[START]
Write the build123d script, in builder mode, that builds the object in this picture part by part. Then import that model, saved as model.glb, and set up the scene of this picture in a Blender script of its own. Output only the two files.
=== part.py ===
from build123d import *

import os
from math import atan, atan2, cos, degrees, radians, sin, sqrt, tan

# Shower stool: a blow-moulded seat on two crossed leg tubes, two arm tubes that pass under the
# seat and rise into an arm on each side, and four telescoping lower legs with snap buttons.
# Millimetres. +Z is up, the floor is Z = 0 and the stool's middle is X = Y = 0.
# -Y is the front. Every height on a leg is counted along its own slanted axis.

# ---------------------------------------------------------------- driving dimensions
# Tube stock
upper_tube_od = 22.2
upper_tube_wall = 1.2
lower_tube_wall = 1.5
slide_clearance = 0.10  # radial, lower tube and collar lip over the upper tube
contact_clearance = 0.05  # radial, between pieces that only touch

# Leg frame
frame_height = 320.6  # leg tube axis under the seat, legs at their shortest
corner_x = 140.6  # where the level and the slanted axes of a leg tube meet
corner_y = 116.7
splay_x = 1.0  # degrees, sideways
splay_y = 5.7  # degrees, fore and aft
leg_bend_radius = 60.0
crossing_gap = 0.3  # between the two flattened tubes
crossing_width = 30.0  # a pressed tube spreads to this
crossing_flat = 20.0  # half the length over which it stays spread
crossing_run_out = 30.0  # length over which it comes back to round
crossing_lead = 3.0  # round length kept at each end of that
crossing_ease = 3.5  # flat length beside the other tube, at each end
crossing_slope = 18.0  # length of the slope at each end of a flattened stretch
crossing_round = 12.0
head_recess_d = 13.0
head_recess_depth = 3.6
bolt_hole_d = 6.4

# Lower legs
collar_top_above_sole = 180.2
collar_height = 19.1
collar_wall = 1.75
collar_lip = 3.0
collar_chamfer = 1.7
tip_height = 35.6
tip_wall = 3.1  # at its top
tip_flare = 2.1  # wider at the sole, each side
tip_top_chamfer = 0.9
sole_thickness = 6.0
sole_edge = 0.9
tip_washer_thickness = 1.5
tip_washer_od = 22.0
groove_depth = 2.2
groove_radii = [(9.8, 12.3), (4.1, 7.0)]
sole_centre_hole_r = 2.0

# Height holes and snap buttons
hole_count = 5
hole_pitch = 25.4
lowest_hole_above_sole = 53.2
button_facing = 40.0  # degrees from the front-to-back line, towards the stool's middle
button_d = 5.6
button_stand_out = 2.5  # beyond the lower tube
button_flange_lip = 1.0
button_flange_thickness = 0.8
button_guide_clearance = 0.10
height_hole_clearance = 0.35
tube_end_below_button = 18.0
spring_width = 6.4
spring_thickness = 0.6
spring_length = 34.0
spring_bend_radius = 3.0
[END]
## Required task
Copy out the full listing exactly.

## Result of this task
Write the build123d script, in builder mode, that builds the object in this picture part by part. Then import that model, saved as model.glb, and set up the scene of this picture in a Blender script of its own. Output only the two files.
=== part.py ===
from build123d import *

import os
from math import atan, atan2, cos, degrees, radians, sin, sqrt, tan

# Shower stool: a blow-moulded seat on two crossed leg tubes, two arm tubes that pass under the
# seat and rise into an arm on each side, and four telescoping lower legs with snap buttons.
# Millimetres. +Z is up, the floor is Z = 0 and the stool's middle is X = Y = 0.
# -Y is the front. Every height on a leg is counted along its own slanted axis.

# ---------------------------------------------------------------- driving dimensions
# Tube stock
upper_tube_od = 22.2
upper_tube_wall = 1.2
lower_tube_wall = 1.5
slide_clearance = 0.10  # radial, lower tube and collar lip over the upper tube
contact_clearance = 0.05  # radial, between pieces that only touch

# Leg frame
frame_height = 320.6  # leg tube axis under the seat, legs at their shortest
corner_x = 140.6  # where the level and the slanted axes of a leg tube meet
corner_y = 116.7
splay_x = 1.0  # degrees, sideways
splay_y = 5.7  # degrees, fore and aft
leg_bend_radius = 60.0
crossing_gap = 0.3  # between the two flattened tubes
crossing_width = 30.0  # a pressed tube spreads to this
crossing_flat = 20.0  # half the length over which it stays spread
crossing_run_out = 30.0  # length over which it comes back to round
crossing_lead = 3.0  # round length kept at each end of that
crossing_ease = 3.5  # flat length beside the other tube, at each end
crossing_slope = 18.0  # length of the slope at each end of a flattened stretch
crossing_round = 12.0
head_recess_d = 13.0
head_recess_depth = 3.6
bolt_hole_d = 6.4

# Lower legs
collar_top_above_sole = 180.2
collar_height = 19.1
collar_wall = 1.75
collar_lip = 3.0
collar_chamfer = 1.7
tip_height = 35.6
tip_wall = 3.1  # at its top
tip_flare = 2.1  # wider at the sole, each side
tip_top_chamfer = 0.9
sole_thickness = 6.0
sole_edge = 0.9
tip_washer_thickness = 1.5
tip_washer_od = 22.0
groove_depth = 2.2
groove_radii = [(9.8, 12.3), (4.1, 7.0)]
sole_centre_hole_r = 2.0

# Height holes and snap buttons
hole_count = 5
hole_pitch = 25.4
lowest_hole_above_sole = 53.2
button_facing = 40.0  # degrees from the front-to-back line, towards the stool's middle
button_d = 5.6
button_stand_out = 2.5  # beyond the lower tube
button_flange_lip = 1.0
button_flange_thickness = 0.8
button_guide_clearance = 0.10
height_hole_clearance = 0.35
tube_end_below_button = 18.0
spring_width = 6.4
spring_thickness = 0.6
spring_length = 34.0
spring_bend_radius = 3.0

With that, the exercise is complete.